Sat, April 13, 3:05 to 4:35pm, Pennsylvania Convention Center, Floor: Level 100, Room 102AB

Abstract

The demand for professional development on inclusive practice has recently become a target area in many countries, including the Caribbean. This goal is in line with UNESCO’s (2017) call for inclusion of all children by 2030. This presentation will highlight the collective experience of the four scholars as they navigated their own pedagogies throughout the various phases of professional development and support provided as it relates and differs from their experiences working with Canadian educators and schools, including direct support to students and families within the community. The purpose of this presentation is to share our team’s collective experiences working with educators from St. Vincent and the Grenadines, towards building capacity for inclusive education for students with special education needs. Our team consists of four scholars of inclusive education from two Ontario Universities who spent the last three years preparing students, teachers, and other stakeholders for the transition of students with special education needs from segregated settings into mainstream schools.

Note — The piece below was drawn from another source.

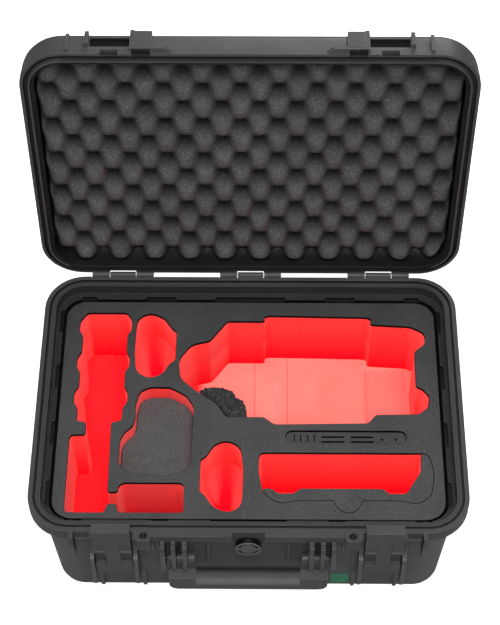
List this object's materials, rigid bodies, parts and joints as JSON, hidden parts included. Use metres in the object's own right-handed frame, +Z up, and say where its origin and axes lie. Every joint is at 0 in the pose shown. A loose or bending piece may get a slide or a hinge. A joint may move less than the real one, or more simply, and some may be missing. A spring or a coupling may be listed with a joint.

In 2021 our team engaged in the coaching and mentoring of teachers and support staff in the three special education schools in SVG. We began our professional development online amid the COVID-19 pandemic. Shortly thereafter, we traveled to SVG in the spring of 2022 for in-person training and observations. Our goal was to help build capacities for effective planning and programming with students with special education needs (SENs) in their classrooms. In our 2022 final report, we identified that segregated/special schools were inequitable and that SVG should work toward an inclusive model. We then embarked on a journey with SVG to pilot inclusive education on the island of Bequia.

In order to capture, express, and make meaning from our collective experiences , a collaborative autoethnography (CAE) method was employed. Chang and colleagues (2013) describe the value of CAE as a unique qualitative method. Unlike a traditional autoethnography, CAE allows multiple people to look inward through self-reflection of their shared experience and then combine those reflections in an effort to create rich data from multiple perspectives. We consider the sociocultural contexts of Canada and SVG through our past and current experiences with inclusive education training, practice, and research and journaled our experiences based on the following prompts:

● What were some of the strategies used to support teachers, students, parents, and community members?

○ What worked and what did not? Why do you think this might be?

● What were some of the differences or similarities between strategies to promote inclusive education in Canada vs. SVG?

● Identify the most significant success from the work. Explain why it is successful.

● Identify the most significant challenge. Explain why it was most challenging

● How has this experience shifted the way you consider teacher education for inclusion?

● What was your greatest learning? About yourself as an educator? About teacher
education in general? About inclusive education?
Three themes have been identified which are deemed essential to understand the learning journey experienced by the authors. These include: Relationships, Change and Barriers.
These will be further discussed with specific examples provided.